Priests, bishops, a cardinal and tens of thousands of lay Catholic men and women are now calling for Viganò's claims to be thoroughly investigated.
Archbishop Gänswein made it clear that the Church finds herself in an intensely turbulent situation.
Throughout his speech, Gänswein made repeated references to the public statements of Pope Benedict, for example when speaking about the papal trip to the U.S. in 2008. The archbishop said that Benedict in a speech delivered in the U.S. at the time "tried to shake up" the U.S. bishops. He commented: "It seems to have been in vain, as we see today."
"The lamentation of the Holy Father (Benedict) was not capable of stopping the evil, nor the lip services of a large part of the [U.S.] hierarchy," he said.
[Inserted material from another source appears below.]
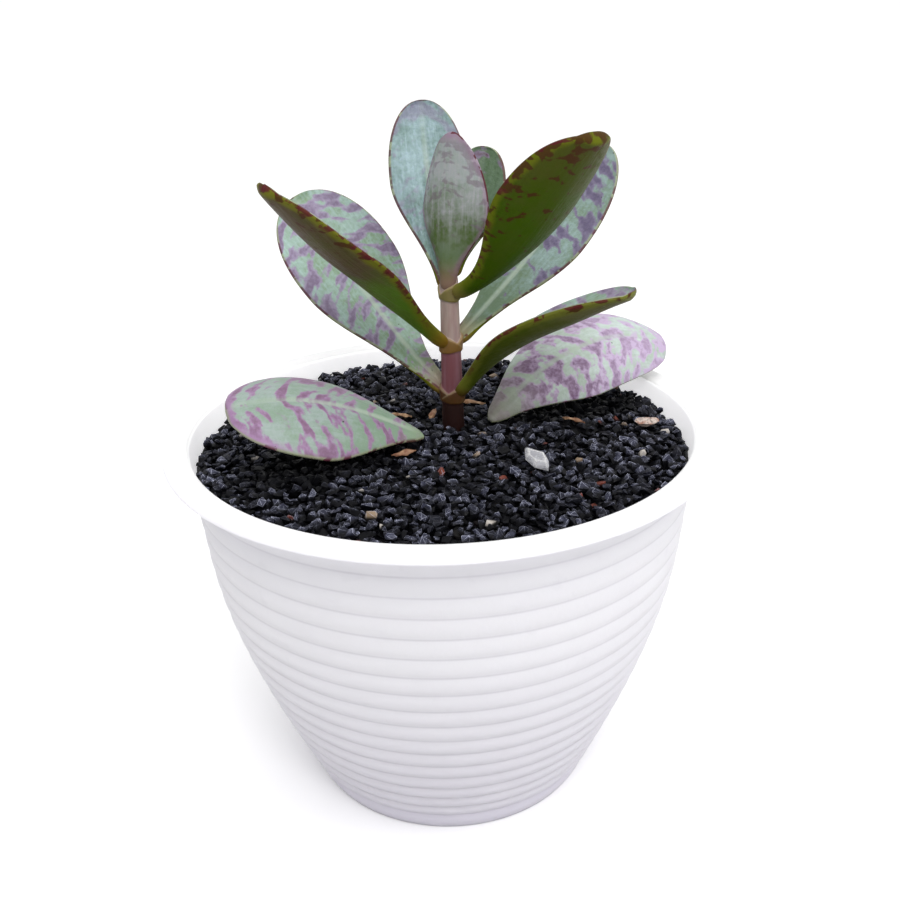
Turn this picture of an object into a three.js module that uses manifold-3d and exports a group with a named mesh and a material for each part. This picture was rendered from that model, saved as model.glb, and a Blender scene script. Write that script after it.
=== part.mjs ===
// Potted kalanchoe: a ringed plastic pot, potting mix, black grit, and a young
// plant with four pairs of leaves on its stem and two older leaves in the grit.
// Units are millimetres, +Z is up, and the origin is the centre of the pot's foot.
import * as THREE from 'three';
import { mergeVertices } from 'three/addons/utils/BufferGeometryUtils.js';
import Module from 'manifold-3d';

const wasm = await Module();
wasm.setup();

// ---- Driving dimensions ---------------------------------------------------

const CLEARANCE = 0.3; // gap between pieces that touch
const ROUND_SIDES = 60; // sides of the pot, the mix and the grit

const POT_HEIGHT = 113.3;
const RIM_RADIUS = 80;
const RIM_THICKNESS = 2;
const RIM_EDGE_ROUND = 0.6;
const MOUTH_RADIUS = 72.5;
const INNER_WALL_STEPS = 6;
const FOOT_RADIUS = 43.6;
const FOOT_RING_WIDTH = 3.2;
const FOOT_RECESS = 3;
const FLOOR_THICKNESS = 2.2;
const WALL_THICKNESS = 1.9;
const WALL_TOP_RADIUS = 74.5;
const WALL_SWELL_LOW = [77.7, 75.8]; // [radius, height] of the wall curve's lower pull
const WALL_SWELL_HIGH = [67.2, 80.2]; // and of its upper pull

const FIRST_RING_HEIGHT = 7.25; // plain foot band below the first groove
const RING_PITCH_TOP = 6.35;
const RING_PITCH_LOSS_LOW = 1.55; // how much closer the rings are at the foot
const RING_PITCH_RELAX = 2.6; // over how many rings the pitch opens out
const RING_COUNT = 17;
const RING_DEPTH_LOW = 0.65;
const RING_DEPTH_HIGH = 0.15;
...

Gänswein also referred back to Pope Benedict's 2012 warning that the spiritual crisis which takes place in the West is the gravest crisis since the decline of the Roman Empire at the end of the fifth century. "The light of the Christian civilization is being extinguished everywhere in the West," were the words of Pope Benedict.
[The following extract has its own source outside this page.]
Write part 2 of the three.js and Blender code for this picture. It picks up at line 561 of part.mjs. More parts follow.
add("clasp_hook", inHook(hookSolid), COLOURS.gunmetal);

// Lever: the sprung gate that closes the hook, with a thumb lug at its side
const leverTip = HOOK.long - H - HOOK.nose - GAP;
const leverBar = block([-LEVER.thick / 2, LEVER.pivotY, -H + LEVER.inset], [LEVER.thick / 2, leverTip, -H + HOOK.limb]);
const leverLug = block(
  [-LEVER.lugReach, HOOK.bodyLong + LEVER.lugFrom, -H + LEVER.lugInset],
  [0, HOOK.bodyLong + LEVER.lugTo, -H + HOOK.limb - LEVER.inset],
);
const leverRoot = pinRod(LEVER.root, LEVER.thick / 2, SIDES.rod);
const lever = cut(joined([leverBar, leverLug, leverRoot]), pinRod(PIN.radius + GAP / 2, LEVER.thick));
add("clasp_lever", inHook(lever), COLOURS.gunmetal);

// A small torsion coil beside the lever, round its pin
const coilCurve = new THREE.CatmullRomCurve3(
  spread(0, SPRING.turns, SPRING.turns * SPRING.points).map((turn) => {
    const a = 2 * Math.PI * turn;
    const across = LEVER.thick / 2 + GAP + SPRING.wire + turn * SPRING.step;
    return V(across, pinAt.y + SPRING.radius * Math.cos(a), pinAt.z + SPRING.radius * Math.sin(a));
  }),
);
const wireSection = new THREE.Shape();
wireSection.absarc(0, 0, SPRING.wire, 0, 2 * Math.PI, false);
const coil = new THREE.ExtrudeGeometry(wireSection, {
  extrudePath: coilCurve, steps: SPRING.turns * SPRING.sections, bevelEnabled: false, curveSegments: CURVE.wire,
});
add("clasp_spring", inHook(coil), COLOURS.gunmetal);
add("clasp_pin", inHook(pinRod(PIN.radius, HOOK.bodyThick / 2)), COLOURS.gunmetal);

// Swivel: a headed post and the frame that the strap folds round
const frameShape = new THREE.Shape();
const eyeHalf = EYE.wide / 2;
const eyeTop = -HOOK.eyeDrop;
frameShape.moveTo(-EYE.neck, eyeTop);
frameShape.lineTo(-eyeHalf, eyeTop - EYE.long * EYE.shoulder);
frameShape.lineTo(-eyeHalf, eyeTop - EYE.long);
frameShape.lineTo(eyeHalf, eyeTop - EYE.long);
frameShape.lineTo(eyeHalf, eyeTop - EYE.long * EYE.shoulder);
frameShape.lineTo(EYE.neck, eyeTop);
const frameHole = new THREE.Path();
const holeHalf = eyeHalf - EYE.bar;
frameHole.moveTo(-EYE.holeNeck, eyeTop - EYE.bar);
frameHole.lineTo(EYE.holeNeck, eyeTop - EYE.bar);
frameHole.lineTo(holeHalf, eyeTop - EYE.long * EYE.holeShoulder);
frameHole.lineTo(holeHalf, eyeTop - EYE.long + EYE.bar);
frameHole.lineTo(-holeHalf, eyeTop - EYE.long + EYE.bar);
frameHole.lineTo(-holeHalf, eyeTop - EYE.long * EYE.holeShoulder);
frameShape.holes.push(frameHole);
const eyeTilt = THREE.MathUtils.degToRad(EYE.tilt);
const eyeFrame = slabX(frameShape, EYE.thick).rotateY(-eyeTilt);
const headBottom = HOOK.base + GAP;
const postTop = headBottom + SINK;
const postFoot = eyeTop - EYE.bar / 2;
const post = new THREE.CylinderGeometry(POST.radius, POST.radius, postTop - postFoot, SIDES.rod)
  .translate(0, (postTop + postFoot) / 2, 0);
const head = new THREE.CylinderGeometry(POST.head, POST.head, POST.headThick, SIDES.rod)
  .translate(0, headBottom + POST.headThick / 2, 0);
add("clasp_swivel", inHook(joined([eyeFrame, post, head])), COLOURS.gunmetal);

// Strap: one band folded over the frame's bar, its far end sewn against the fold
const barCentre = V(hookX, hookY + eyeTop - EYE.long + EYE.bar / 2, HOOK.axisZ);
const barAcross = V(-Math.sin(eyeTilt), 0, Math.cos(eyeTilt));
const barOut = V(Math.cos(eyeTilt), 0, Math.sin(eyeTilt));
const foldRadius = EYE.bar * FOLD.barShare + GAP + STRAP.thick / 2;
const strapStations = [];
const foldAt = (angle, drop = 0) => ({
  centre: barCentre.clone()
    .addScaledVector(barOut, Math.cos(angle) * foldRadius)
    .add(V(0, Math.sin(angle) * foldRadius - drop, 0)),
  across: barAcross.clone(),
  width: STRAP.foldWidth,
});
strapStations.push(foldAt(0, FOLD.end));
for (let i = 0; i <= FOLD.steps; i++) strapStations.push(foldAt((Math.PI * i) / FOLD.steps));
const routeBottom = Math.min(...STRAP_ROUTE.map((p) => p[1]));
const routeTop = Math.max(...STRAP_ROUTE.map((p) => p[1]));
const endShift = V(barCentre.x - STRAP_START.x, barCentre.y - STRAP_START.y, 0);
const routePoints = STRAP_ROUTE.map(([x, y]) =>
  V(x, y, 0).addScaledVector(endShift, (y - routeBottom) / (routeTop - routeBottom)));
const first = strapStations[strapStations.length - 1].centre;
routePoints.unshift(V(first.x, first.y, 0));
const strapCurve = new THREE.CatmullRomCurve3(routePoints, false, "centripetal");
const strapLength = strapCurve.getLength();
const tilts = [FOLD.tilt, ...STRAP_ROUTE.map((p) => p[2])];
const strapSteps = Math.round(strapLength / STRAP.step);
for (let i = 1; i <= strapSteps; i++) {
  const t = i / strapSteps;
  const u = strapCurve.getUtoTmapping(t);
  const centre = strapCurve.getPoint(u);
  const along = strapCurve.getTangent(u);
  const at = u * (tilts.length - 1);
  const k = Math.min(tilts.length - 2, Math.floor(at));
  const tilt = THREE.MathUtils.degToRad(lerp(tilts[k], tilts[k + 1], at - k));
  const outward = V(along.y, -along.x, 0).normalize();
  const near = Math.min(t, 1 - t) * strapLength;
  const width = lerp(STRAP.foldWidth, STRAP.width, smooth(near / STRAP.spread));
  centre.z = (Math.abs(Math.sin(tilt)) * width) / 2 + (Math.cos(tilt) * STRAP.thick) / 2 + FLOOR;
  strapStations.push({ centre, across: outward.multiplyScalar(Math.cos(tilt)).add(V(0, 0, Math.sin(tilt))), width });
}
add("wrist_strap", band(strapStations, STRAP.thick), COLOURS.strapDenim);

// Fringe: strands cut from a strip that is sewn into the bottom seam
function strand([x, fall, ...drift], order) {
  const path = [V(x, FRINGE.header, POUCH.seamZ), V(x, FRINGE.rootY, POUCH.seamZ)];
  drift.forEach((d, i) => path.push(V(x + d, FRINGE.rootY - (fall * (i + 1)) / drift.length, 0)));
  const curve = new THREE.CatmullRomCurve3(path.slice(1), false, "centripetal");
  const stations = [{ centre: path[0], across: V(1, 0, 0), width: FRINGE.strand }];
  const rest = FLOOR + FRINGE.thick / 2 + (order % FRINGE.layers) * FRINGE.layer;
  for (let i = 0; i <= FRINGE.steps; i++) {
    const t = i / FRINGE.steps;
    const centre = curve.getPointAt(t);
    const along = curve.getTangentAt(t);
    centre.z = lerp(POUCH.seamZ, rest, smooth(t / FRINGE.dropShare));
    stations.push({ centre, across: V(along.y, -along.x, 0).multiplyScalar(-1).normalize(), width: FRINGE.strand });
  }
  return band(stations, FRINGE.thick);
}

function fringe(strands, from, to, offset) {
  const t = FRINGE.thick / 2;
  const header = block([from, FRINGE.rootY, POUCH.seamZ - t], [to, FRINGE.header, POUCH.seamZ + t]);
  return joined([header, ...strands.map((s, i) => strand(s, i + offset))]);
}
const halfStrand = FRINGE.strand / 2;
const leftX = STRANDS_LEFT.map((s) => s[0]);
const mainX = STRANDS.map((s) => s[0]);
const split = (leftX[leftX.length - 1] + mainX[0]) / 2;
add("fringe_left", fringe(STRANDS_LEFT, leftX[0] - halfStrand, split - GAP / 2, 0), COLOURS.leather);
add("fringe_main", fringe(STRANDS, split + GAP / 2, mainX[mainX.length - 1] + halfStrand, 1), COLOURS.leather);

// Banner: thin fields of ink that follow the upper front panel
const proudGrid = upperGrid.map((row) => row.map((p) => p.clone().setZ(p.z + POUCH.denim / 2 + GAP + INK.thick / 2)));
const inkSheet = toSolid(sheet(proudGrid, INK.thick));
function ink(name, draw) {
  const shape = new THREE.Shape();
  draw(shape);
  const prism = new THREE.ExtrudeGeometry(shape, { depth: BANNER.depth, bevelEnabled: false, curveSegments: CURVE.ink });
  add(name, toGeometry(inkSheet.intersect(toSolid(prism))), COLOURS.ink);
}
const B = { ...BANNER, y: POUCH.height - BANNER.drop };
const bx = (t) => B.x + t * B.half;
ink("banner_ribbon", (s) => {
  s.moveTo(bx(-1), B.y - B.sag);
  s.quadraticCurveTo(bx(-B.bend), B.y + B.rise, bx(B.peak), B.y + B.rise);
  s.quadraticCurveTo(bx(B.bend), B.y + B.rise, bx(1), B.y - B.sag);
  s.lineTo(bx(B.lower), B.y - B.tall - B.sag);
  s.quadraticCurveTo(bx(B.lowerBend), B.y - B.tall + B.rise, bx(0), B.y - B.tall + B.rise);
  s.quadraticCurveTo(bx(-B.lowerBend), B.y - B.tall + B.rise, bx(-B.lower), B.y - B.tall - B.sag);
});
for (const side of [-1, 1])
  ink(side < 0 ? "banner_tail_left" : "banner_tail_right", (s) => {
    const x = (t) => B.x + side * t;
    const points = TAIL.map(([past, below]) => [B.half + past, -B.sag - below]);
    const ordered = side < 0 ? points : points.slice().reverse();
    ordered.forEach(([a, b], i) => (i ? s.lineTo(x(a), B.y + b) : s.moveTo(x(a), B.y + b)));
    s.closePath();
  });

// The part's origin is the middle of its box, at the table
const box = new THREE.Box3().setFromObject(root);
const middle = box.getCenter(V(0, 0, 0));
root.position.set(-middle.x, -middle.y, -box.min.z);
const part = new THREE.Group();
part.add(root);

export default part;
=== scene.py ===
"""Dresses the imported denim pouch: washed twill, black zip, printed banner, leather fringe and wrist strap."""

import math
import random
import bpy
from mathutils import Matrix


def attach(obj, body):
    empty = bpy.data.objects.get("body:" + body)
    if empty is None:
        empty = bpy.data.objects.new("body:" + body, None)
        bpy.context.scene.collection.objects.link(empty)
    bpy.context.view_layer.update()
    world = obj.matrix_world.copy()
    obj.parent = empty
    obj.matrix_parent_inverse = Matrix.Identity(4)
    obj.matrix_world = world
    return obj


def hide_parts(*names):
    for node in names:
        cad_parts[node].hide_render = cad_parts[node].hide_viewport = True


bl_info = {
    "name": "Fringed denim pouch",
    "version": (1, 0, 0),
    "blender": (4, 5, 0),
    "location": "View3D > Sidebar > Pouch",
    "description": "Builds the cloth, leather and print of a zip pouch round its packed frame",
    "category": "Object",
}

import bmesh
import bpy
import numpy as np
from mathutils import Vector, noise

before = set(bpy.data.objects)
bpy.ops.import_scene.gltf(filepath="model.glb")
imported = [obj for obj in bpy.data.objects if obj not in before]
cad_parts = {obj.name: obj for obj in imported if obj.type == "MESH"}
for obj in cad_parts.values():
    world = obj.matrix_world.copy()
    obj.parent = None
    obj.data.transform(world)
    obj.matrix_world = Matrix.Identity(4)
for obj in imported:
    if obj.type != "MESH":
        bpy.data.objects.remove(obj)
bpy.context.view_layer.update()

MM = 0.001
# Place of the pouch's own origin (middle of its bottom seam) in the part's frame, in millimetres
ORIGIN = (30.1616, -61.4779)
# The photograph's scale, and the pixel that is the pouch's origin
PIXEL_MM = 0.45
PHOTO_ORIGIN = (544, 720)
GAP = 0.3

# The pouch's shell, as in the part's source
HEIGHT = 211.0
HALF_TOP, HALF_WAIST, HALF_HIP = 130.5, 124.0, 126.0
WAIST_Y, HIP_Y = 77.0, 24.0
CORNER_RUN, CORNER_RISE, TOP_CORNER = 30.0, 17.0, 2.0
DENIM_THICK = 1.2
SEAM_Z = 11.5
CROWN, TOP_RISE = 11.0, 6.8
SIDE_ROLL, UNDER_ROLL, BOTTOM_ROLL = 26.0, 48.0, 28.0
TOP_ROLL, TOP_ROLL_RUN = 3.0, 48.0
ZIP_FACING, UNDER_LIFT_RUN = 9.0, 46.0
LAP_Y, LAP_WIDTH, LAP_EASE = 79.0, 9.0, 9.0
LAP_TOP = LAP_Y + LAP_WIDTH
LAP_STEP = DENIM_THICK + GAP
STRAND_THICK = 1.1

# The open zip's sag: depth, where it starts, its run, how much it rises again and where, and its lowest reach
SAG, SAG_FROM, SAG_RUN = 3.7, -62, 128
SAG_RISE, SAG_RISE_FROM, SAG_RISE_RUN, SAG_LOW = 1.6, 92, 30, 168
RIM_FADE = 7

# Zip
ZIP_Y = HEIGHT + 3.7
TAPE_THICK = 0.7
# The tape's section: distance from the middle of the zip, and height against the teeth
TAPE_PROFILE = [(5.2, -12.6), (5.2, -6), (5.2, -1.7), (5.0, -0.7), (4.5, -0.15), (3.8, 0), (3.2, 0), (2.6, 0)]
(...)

While speaking of the grave abuse crisis which is now raging in the U.S. and other parts of the world, Gänswein made a comparison with the terrorist event of Sept. 11, 2001, in the U.S. saying that the "Catholic Church, filled with disdain, looks upon her own September 11, also when this catastrophe, unfortunately, does not refer to only one single date, but to many days and years, and upon innumerable victims."
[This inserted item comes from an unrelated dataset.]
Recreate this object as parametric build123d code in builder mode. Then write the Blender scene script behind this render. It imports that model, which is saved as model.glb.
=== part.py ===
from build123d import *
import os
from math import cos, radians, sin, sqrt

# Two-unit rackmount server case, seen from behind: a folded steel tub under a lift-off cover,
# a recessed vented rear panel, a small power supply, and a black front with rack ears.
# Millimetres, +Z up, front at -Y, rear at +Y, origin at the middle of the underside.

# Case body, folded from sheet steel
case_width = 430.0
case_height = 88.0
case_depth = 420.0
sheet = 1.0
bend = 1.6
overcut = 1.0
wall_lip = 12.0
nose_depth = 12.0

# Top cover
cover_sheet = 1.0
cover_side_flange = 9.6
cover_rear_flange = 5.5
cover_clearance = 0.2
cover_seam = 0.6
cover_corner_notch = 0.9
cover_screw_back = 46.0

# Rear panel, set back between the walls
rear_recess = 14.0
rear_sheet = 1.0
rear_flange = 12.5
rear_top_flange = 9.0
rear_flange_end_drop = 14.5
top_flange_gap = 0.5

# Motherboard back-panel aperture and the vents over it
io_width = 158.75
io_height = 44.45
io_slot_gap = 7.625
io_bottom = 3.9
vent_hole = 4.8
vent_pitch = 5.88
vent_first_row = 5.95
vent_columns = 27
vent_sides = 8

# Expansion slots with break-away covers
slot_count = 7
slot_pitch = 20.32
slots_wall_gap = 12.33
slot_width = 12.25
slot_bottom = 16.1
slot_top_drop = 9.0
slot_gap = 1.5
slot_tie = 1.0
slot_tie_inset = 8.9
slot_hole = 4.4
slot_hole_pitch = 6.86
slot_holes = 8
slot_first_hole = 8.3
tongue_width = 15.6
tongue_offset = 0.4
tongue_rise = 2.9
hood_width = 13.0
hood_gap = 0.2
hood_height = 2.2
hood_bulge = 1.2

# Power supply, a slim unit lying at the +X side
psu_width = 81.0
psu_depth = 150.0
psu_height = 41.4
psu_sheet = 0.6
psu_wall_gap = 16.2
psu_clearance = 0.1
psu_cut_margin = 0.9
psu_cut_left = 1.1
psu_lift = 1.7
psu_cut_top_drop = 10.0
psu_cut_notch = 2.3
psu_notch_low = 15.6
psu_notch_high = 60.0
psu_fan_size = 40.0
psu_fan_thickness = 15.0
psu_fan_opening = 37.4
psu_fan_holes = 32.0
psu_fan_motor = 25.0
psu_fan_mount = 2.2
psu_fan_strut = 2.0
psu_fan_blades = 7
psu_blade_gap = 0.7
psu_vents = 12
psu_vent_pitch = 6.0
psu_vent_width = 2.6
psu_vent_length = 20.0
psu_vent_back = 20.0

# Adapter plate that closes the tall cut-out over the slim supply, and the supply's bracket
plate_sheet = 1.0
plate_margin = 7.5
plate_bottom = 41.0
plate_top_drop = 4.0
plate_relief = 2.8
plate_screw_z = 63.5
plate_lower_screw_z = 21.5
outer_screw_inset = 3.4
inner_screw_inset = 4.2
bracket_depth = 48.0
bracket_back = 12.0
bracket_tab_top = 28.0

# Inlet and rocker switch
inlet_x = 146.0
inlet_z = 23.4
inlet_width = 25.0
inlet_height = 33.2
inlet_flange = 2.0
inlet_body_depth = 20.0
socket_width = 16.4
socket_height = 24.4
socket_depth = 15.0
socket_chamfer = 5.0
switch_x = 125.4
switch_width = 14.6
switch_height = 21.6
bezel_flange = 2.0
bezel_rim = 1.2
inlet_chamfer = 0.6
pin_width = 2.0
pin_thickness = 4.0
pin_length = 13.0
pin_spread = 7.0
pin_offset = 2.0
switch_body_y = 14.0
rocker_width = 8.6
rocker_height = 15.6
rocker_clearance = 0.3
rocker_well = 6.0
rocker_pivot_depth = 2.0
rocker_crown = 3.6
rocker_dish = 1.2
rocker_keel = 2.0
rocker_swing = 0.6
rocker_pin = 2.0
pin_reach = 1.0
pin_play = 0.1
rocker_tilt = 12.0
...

"Even the Satanic '9/11' of the Universal Catholic Church can neither weaken nor destroy the truth about the origin of her foundation by the Risen Lord and Conqueror," he added. "That is why I honestly have to admit that I perceive this time of a great crisis – which is not anymore hidden to anyone – also as a time of grace" because "the truth will make us free, as Our Lord has assured us."